### Excerpted data

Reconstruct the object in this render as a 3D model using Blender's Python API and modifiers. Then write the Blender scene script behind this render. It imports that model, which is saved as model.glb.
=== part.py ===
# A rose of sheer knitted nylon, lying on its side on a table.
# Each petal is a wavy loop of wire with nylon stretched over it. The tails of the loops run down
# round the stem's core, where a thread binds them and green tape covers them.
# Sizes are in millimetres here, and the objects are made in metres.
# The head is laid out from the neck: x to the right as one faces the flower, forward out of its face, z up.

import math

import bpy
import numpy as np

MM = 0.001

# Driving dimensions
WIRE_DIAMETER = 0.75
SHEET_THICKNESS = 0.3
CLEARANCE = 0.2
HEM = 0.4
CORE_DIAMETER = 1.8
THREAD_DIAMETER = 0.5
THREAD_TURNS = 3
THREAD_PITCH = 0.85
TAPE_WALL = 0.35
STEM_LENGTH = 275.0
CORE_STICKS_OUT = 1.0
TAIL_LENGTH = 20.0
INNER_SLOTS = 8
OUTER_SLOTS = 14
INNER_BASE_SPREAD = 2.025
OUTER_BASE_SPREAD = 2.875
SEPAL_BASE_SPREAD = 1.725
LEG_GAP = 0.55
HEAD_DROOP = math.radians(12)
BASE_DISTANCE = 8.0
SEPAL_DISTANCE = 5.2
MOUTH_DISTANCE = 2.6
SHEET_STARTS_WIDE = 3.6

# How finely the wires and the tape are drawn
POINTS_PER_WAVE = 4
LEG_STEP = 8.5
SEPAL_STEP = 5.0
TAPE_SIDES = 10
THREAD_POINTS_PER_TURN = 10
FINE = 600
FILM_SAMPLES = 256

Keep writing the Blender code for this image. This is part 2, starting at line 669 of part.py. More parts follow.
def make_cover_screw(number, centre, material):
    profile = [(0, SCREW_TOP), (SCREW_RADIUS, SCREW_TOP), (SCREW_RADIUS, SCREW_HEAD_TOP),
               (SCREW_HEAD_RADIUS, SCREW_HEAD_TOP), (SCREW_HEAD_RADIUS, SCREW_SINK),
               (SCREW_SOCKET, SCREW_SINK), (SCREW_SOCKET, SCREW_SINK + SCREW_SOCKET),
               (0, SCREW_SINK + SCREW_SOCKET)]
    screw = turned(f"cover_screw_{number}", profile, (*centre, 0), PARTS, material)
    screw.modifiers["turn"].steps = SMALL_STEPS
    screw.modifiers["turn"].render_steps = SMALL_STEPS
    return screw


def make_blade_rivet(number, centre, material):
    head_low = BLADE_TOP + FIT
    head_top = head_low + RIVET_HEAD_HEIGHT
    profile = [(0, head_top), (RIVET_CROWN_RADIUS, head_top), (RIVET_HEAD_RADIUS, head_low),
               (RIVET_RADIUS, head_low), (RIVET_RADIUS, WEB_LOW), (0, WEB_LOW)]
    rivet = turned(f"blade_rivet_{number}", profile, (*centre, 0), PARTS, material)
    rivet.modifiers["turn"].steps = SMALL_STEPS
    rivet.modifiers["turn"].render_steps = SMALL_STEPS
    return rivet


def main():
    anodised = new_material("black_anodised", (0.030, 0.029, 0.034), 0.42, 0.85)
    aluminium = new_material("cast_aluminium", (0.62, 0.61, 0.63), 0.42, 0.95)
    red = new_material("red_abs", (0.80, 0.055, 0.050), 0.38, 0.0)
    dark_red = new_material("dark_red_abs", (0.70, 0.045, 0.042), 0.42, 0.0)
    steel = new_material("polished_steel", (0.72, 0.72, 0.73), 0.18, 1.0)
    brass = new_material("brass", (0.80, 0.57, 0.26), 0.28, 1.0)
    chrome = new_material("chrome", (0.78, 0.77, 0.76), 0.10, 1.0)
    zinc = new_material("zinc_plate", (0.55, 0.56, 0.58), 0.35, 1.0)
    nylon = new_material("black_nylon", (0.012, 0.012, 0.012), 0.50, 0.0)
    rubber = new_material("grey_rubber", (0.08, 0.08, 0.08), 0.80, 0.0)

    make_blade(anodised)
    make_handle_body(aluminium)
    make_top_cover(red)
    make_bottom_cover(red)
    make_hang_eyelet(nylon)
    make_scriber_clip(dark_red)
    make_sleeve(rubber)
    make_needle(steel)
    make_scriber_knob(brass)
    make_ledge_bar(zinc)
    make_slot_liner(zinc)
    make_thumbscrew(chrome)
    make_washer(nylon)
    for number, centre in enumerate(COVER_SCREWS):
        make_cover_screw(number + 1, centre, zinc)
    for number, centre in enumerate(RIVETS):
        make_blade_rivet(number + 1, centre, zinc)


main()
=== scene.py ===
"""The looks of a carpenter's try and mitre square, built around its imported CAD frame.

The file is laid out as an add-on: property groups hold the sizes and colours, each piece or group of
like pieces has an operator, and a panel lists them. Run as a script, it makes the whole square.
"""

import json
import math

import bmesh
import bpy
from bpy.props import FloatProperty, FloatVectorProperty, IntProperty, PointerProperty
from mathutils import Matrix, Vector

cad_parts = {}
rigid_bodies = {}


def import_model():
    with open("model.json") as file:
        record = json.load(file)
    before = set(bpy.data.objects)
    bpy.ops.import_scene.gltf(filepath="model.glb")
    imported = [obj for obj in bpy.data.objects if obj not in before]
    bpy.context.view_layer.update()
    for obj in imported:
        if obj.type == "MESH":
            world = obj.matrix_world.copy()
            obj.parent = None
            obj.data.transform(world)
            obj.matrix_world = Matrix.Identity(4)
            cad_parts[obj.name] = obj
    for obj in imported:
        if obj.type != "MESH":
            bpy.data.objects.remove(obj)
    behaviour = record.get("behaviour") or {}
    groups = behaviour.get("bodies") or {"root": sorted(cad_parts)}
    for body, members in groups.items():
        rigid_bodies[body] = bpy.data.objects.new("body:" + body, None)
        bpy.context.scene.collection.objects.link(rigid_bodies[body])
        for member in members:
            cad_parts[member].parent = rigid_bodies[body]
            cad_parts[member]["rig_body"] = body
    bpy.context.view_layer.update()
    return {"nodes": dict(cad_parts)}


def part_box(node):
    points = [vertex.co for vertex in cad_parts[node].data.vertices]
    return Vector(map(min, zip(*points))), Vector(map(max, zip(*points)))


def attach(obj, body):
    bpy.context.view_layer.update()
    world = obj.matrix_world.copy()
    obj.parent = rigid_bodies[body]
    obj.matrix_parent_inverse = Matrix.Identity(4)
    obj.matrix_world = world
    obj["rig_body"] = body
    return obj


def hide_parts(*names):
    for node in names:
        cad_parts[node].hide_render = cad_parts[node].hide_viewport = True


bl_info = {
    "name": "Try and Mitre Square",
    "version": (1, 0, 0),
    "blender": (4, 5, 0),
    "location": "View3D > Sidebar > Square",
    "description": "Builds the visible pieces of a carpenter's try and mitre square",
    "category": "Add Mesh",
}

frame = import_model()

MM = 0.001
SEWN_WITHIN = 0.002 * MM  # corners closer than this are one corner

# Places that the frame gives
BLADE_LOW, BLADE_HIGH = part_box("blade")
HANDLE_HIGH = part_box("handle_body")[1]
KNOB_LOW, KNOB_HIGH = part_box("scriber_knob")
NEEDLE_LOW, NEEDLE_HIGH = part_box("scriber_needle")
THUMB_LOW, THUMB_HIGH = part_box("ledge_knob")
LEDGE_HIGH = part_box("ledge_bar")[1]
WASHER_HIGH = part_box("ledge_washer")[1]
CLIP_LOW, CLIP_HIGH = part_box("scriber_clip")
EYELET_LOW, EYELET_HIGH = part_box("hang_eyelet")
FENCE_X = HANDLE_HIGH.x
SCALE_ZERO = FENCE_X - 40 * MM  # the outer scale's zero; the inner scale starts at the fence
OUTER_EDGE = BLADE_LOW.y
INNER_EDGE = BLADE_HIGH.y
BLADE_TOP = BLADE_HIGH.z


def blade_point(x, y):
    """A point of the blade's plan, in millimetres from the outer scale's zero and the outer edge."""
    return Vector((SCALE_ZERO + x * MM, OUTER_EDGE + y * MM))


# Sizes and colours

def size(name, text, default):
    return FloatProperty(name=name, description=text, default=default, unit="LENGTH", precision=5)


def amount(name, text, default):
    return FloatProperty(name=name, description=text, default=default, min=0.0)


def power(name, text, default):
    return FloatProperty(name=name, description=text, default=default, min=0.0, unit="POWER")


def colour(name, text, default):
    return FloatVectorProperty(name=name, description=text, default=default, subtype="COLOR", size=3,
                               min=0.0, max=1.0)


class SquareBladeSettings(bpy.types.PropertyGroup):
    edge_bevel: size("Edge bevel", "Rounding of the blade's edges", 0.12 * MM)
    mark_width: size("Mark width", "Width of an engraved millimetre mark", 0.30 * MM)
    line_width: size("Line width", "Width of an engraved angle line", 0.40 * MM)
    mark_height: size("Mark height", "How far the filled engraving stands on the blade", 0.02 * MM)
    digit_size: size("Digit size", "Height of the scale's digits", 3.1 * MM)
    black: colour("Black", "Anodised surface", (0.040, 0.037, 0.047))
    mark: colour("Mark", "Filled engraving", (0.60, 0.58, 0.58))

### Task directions
Only the lines from the one containing "imported = [obj" to the one containing "obj.matrix_parent_inverse = Matrix.Identity(4)" are to be printed, both ends included, exactly as written.

### Written answer
    imported = [obj for obj in bpy.data.objects if obj not in before]
    bpy.context.view_layer.update()
    for obj in imported:
        if obj.type == "MESH":
            world = obj.matrix_world.copy()
            obj.parent = None
            obj.data.transform(world)
            obj.matrix_world = Matrix.Identity(4)
            cad_parts[obj.name] = obj
    for obj in imported:
        if obj.type != "MESH":
            bpy.data.objects.remove(obj)
    behaviour = record.get("behaviour") or {}
    groups = behaviour.get("bodies") or {"root": sorted(cad_parts)}
    for body, members in groups.items():
        rigid_bodies[body] = bpy.data.objects.new("body:" + body, None)
        bpy.context.scene.collection.objects.link(rigid_bodies[body])
        for member in members:
            cad_parts[member].parent = rigid_bodies[body]
            cad_parts[member]["rig_body"] = body
    bpy.context.view_layer.update()
    return {"nodes": dict(cad_parts)}


def part_box(node):
    points = [vertex.co for vertex in cad_parts[node].data.vertices]
    return Vector(map(min, zip(*points))), Vector(map(max, zip(*points)))


def attach(obj, body):
    bpy.context.view_layer.update()
    world = obj.matrix_world.copy()
    obj.parent = rigid_bodies[body]
    obj.matrix_parent_inverse = Matrix.Identity(4)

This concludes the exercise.